**Required work**.
Locate the line that contains "zip(*points))), Vector(map(max, zip(*points)))" and the line that contains "obj.parent = empty". Copy both of them exactly, together with every line between them, and no others.

**Data for this exercise**.
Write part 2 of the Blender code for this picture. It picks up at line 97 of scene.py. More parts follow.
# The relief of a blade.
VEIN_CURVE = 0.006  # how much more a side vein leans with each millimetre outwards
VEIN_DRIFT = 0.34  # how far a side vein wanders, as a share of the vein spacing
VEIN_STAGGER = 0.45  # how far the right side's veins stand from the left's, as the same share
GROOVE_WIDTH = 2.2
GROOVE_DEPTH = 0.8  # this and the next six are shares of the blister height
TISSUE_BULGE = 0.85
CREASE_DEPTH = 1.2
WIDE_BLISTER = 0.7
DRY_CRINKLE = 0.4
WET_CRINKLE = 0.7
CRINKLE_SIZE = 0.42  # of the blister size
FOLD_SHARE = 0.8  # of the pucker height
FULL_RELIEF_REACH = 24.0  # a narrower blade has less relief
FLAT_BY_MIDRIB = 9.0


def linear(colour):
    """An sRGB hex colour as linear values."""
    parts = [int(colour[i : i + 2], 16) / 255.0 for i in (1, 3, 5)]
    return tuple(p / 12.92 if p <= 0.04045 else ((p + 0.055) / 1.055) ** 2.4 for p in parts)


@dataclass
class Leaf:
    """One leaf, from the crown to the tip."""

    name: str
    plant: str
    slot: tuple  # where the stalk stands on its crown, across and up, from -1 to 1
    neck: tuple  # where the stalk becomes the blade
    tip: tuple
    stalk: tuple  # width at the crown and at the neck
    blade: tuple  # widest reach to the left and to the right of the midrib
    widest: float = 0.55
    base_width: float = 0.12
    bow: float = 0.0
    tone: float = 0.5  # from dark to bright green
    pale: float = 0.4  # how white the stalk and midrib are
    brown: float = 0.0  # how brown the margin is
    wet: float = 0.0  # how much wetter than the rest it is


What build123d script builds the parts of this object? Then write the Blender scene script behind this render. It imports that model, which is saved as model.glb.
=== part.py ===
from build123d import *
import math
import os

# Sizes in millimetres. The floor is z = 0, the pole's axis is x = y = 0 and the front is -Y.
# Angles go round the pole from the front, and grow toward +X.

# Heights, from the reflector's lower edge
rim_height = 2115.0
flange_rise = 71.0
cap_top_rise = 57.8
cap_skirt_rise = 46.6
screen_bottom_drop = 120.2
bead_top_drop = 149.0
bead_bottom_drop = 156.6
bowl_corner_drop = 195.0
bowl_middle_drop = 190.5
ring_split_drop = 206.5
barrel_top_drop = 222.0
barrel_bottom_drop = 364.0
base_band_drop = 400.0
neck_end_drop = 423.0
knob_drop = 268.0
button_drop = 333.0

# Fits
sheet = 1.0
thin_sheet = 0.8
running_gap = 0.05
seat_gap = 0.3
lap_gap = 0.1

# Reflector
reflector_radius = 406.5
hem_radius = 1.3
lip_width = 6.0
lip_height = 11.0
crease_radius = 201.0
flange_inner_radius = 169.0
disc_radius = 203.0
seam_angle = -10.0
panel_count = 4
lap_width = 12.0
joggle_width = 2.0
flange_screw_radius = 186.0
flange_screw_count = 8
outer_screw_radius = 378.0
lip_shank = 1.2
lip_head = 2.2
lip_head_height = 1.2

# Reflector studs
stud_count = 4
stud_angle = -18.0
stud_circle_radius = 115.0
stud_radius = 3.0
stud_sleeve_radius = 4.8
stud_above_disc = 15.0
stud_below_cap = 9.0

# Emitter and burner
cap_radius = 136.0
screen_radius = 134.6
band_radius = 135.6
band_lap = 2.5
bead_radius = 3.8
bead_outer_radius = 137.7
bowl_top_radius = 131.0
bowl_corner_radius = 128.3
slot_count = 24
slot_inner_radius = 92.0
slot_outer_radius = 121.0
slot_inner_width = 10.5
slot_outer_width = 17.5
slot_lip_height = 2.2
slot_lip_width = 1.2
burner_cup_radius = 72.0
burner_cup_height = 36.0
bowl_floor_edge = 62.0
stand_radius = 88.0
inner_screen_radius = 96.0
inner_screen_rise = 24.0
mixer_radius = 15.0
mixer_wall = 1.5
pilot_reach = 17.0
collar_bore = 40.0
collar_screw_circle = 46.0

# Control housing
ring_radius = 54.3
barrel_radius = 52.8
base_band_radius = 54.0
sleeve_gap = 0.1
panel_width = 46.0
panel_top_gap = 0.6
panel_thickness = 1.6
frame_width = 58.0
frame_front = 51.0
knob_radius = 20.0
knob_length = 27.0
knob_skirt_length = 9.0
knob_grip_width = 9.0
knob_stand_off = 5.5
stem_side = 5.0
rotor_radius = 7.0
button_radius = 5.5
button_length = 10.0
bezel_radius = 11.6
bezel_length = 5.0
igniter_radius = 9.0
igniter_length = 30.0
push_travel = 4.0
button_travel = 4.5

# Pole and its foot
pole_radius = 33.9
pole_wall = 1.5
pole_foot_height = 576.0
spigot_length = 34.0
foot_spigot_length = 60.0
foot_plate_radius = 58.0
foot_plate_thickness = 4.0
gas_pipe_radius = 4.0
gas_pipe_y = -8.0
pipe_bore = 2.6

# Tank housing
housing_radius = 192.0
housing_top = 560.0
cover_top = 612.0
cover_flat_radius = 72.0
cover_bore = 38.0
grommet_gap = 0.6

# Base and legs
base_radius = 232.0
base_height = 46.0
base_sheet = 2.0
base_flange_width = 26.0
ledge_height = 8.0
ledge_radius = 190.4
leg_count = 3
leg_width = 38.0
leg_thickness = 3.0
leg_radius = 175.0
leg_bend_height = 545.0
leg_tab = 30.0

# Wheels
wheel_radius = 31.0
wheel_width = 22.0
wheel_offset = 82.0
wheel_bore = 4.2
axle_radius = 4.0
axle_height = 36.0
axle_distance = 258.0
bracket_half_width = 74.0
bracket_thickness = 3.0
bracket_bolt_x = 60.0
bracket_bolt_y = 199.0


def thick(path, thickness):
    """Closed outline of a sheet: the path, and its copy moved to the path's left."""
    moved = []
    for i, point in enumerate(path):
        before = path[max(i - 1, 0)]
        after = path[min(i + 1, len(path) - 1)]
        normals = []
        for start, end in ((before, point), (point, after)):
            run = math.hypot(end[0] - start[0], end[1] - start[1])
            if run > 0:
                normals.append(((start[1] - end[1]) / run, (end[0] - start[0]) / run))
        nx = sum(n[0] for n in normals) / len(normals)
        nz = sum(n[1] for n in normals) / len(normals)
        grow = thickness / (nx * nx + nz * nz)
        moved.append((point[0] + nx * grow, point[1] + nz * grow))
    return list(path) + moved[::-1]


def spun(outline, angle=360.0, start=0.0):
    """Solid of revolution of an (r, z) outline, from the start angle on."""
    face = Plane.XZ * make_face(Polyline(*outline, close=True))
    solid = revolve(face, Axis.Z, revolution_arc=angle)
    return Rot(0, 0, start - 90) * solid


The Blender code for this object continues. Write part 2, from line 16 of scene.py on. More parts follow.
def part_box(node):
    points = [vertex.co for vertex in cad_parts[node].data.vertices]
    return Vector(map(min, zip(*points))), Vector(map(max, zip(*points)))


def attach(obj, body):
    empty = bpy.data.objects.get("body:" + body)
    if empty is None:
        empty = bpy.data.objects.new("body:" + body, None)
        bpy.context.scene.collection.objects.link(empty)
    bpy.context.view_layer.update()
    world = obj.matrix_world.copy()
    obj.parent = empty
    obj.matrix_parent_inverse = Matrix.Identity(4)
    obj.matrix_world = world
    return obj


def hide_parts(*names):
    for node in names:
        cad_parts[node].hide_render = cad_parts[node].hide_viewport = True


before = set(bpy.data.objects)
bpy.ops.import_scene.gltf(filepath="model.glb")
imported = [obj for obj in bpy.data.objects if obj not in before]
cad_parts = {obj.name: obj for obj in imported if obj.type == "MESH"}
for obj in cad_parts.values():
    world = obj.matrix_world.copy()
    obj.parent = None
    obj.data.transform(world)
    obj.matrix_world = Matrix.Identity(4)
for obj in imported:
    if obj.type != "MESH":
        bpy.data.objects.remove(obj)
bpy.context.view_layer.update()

**Correct response**.
    return Vector(map(min, zip(*points))), Vector(map(max, zip(*points)))


def attach(obj, body):
    empty = bpy.data.objects.get("body:" + body)
    if empty is None:
        empty = bpy.data.objects.new("body:" + body, None)
        bpy.context.scene.collection.objects.link(empty)
    bpy.context.view_layer.update()
    world = obj.matrix_world.copy()
    obj.parent = empty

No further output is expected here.